Grundsätzlich stellt
sich die Frage, warum
der Bund mit den ÖBB
nicht regionale
Verbindungen vereinbart
und diese Mittel nicht
in die Zuständigkeiten
der Länder für den
zweckgebundenen Einsatz
übergeben werden. Diese
Mittel ergänzen die von
den Ländern eingesetzten
Mittel für den
Öffentlichen Verkehr für
eine gesamtheitliche
Planung aus einer Hand.
Die Kompetenz für die
Planungen ist in den
Ländern und
Verkehrsverbünden
vorhanden.

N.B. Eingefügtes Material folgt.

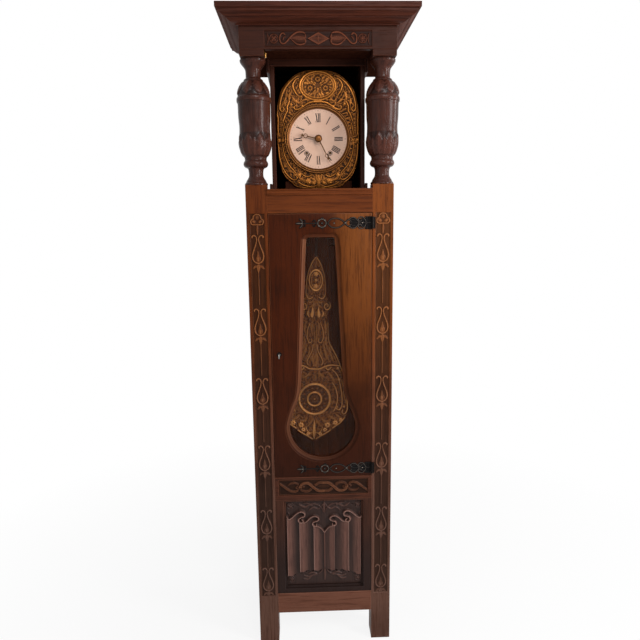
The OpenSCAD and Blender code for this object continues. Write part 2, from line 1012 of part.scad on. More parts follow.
// Rope drum with its arbor, flanges and toothed great wheel
module barrel(side) {
    x = side * arbor_x;
    color(steel) {
        bar_y(x, barrel_z, arbor_r, front_y + 112, cage_y1 + 3);
        upright(front_y + 99, front_y + 112)
            translate([x, barrel_z])
                square(5.6, center = true);
    }
    color(old_brass) {
        ring_y(x, barrel_z, drum_r, arbor_r - 0.5, drum_y0, drum_y0 + drum_l);
        for (y = [drum_y0 - 3, drum_y0 + drum_l])
            ring_y(x, barrel_z, drum_r + 1, arbor_r - 0.5, y, y + 3);
        upright(drum_y0 - 8, drum_y0 - 3)
            translate([x, barrel_z])
                difference() {
                    gear_outline(50, 0);
                    circle(r = arbor_r - 0.5, $fn = 48);
                }
    }
}

module going_barrel() {
    barrel(-1);
}

module strike_barrel() {
    barrel(1);
}

// Cast-iron weight with a hook eye
module weight(side) {
    color(iron)
        translate([side * rope_x, rope_y, weight_top - 30 - weight_h]) {
            rotate_extrude($fn = 72)
                polygon([
                    [0, 0], [weight_r - 4, 0], [weight_r, 4], [weight_r, weight_h - 4],
                    [weight_r - 4, weight_h], [0, weight_h]
                ]);
            cylinder(r = 3, h = weight_h + 12, $fn = 32);
            translate([0, 0, weight_h + 18])
                rotate([90, 0, 0])
                    rotate_extrude($fn = 48)
                        translate([8, 0])
                            circle(r = 2.5, $fn = 24);
        }
}

module going_weight() {
    weight(-1);
}

module strike_weight() {
    weight(1);
}

module rope(side) {
    color([0.55, 0.45, 0.30])
        translate([side * rope_x, rope_y, weight_top - 1.5])
            cylinder(r = rope_r, h = barrel_z - weight_top + 1.5, $fn = 24);
}

module going_rope() {
    rope(-1);
}

module strike_rope() {
    rope(1);
}

// Escape wheel with pointed teeth
module escape_wheel() {
    teeth = 30;
    color(old_brass)
        upright(cage_y0 + 60, cage_y0 + 63)
            translate([0, escape_z])
                polygon([
                    for (i = [0 : teeth - 1])
                        for (p = [[11.5, 0], [14, 5], [11.5, 7]])
                            let (a = i * 360 / teeth + p[1])
                            [p[0] * cos(a), p[0] * sin(a)]
                ]);
    color(steel)
        bar_y(0, escape_z, escape_r, cage_y0, cage_y1);
}

// Anchor, its arbor and the crutch that drives the pendulum
module anchor() {
    color(steel) {
        upright(cage_y0 + 59, cage_y0 + 64)
            translate([0, pivot_z])
                difference() {
                    polygon([
                        [-24, -22], [-20, -24], [-17, -8], [0, -5], [17, -8], [20, -24],
                        [24, -22], [20, 0], [0, 6], [-20, 0]
                    ]);
                    circle(r = anchor_r - 0.5, $fn = 32);
                }
        bar_y(0, pivot_z, anchor_r, pendulum_y + 6, cage_y1);
        translate([0, 0, pivot_z])
            rotate([0, -swing, 0]) {
                block([-3, pendulum_y + 6, -38], [3, pendulum_y + 9, 4]);
                bar_y(0, -33, 1.6, pendulum_y - 4, pendulum_y + 7);
            }
    }
}

// Everything on the pendulum is drawn hanging and turned to its place in the swing
module swung() {
    translate([0, 0, pivot_z])
        rotate([0, -swing, 0])
            translate([0, 0, -pivot_z])
                children();
}

module pendulum_rod() {
    eye_z = dial_z;
    color(steel)
        swung()
            difference() {
                union() {
                    upright(pendulum_y - 1.5, pendulum_y + 1.5) {
                        translate([-6, bob_z - 100])
                            square([12, pivot_z - bob_z + 100]);
                        translate([0, pivot_z])
                            circle(r = 7, $fn = 48);
                        translate([0, eye_z])
                            circle(r = 20, $fn = 64);
                    }
                }
                bar_y(0, pivot_z, 2.5 + running, pendulum_y - 5, pendulum_y + 5);
                bar_y(0, pivot_z - 33, 2, pendulum_y - 5, pendulum_y + 5);
                bar_y(0, eye_z, 14, pendulum_y - 5, pendulum_y + 5);
            }
}

// Outline of the embossed front of the pendulum
function pendulum_half() = smooth([
    [6, 1566], [16, 1552], [26, 1524], [36, 1490], [40, 1450], [41, 1416], [48, 1394],
    [59, 1380], [60, 1362], [51, 1344], [46, 1328], [53, 1306], [54, 1262], [58, 1230],
    [70, 1206], [88, 1174], [105, 1131], [119, 1088], [131, 1025], [138, 965], [137, 938],
    [126, 910], [104, 882], [74, 860], [40, 836], [6, 814]
], 4);

module pendulum_front() {
    front = pendulum_y - 4.5;
    color(old_brass)
        swung() {
            upright(front, pendulum_y - 1.5)
                polygon(mirrored(pendulum_half()));
            ring_y(0, bob_z, 66, 59, front - 7, front + 1);
            ring_y(0, bob_z, 31, 25, front - 5, front + 1);
            bar_y(0, bob_z, 25.5, front - 2, front + 1);
            upright(front - 4, front + 1)
                translate([0, 1474])
                    polygon([for (a = [0 : 10 : 350]) [24 * cos(a), 38 * sin(a)]]);
        }
}

module pendulum_bob() {
    color(iron)
        swung()
            translate([0, pendulum_y + 1.5, bob_z])
                rotate([-90, 0, 0])
                    rotate_extrude($fn = 96)
                        polygon([
                            [0, 0], [86, 0], [88, 3], [80, 9], [50, 15], [0, 17]
                        ]);
}

// Striking hammer on its arbor, head just clear of the bell
module hammer() {
    head_z = cage_z1 + 22;
    color(iron) {
        bar_y(hammer_x, hammer_z, hammer_r, cage_y0 - 2, cage_y1 + 2);
        bar_y(hammer_x, hammer_z, 6, mid_y - 5, mid_y + 5);
        block([hammer_x - 2.5, mid_y - 3, hammer_z], [hammer_x + 2.5, mid_y + 3, head_z]);
        translate([52, mid_y, head_z])
            rotate([0, 90, 0])
                cylinder(r = 6, h = 26, $fn = 40);
    }
}

front_post_left();
front_post_right();
rear_post_left();
rear_post_right();
top_rail_front();
mid_rail_front();
guilloche_panel();
linenfold_frame();
linenfold_panel();
bottom_rail_front();
side_rails();
side_panel_left();
side_panel_right();
back_board();
trunk_floor();
hood_floor();
column_left();
column_right();
column_blocks();
frieze_front();
frieze_sides();
crown_front();
crown_left();
crown_right();
top_board();
soffit_board();
hood_side_left();
hood_side_right();
hood_mouldings();
seat_board();
hinge_pins();
hood_catch();
dial_surround();
dial_bezel();
enamel_dial();
movement_cage();
bell();
door_board();
window_glass();
strap_hinge_upper();
strap_hinge_lower();
door_lock();
door_key();
lock_bolt();
centre_arbor();
minute_hand();
hour_hand();
motion_wheel();
going_barrel();
strike_barrel();
going_weight();
strike_weight();
going_rope();
strike_rope();
escape_wheel();
anchor();
pendulum_rod();
pendulum_front();
pendulum_bob();
hammer();
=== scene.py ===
import math

import bmesh
import bpy
import numpy as np
from mathutils import Matrix, Vector


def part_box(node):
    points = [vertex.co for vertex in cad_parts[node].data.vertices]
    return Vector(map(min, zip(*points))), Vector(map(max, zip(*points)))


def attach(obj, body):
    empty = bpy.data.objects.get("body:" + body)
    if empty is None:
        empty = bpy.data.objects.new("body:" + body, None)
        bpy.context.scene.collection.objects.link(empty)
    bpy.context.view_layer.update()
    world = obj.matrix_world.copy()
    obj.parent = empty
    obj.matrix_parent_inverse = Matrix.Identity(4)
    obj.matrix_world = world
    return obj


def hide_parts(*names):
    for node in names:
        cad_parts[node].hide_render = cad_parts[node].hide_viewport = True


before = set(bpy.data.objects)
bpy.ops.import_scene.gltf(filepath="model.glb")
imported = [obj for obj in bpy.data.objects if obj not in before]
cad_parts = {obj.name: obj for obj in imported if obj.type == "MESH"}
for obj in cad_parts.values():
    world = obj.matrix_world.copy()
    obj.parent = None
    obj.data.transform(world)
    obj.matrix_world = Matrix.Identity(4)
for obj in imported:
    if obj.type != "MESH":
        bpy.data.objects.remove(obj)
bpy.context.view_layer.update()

MM = 0.001


def box_mm(node):
    low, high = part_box(node)
    return [v / MM for v in low], [v / MM for v in high]


# Places that the carving and the trim are set out from, in millimetres; the frame gives the boxes
POST_LOW, POST_HIGH = box_mm("front_post_right")
DOOR_LOW, DOOR_HIGH = box_mm("door_board")
POST_X = (POST_LOW[0] + POST_HIGH[0]) / 2
FRONT = POST_LOW[1]
DIAL_Z = 1995.0
PIVOT_Z = 2066.0
BOB_Z = 991.0
SWING = math.radians(1.45)


# Shader maths

class Val:
    """One output of a node; the operators add Math nodes"""

    def __init__(self, nodes, socket):
        self.nodes = nodes
        self.socket = socket

    def __add__(self, other):
        return self.nodes.math("ADD", self, other)

    __radd__ = __add__

    def __sub__(self, other):
        return self.nodes.math("SUBTRACT", self, other)

    def __rsub__(self, other):
        return self.nodes.math("SUBTRACT", other, self)

    def __mul__(self, other):
        return self.nodes.math("MULTIPLY", self, other)

    __rmul__ = __mul__

    def clamped(self):
        return self.nodes.math("ADD", self, 0.0, clamp=True)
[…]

Wenn die
Bundesländer jedoch auch
für die überregionale
Verbindung zuständig
sind, benötigen sie
hierfür durch eine
Regionalisierung die
entsprechenden Mittel.
Diese Regionalisierung
kann sinngemäß gleich
wie die Verländerung der
Bundesstraßen
stattfinden, wo der Bund
den Ländern
entsprechende Mittel zur
Verfügung stellt.
Wie der Artikel gezeigt
hat, besteht Bedarf an
überregionalen
Schnellzugverbindungen;
dieser Bedarf kann durch
die ÖBB wirtschaftlich
alleine nicht erfüllt
werden. Der Bedarf wird
nicht nur durch
entsprechende
Rahmenbedingungen der EU
definiert, sondern auch
durch Zahlen des BMVIT
belegt. Die
Ausschreibung der
Leistungen kann ebenso
wie die Verländerung der
Finanzmittel mit
sinnvollen Planungen
dazu beitragen, dass die
Leistungen finanziert
werden.
Mögen in Zukunft
weiterhin österreichweit
vertaktete
Zugverbindungen
zufriedene Fahrgäste
befördern – Bedarf und
Anbieter gibt es genug.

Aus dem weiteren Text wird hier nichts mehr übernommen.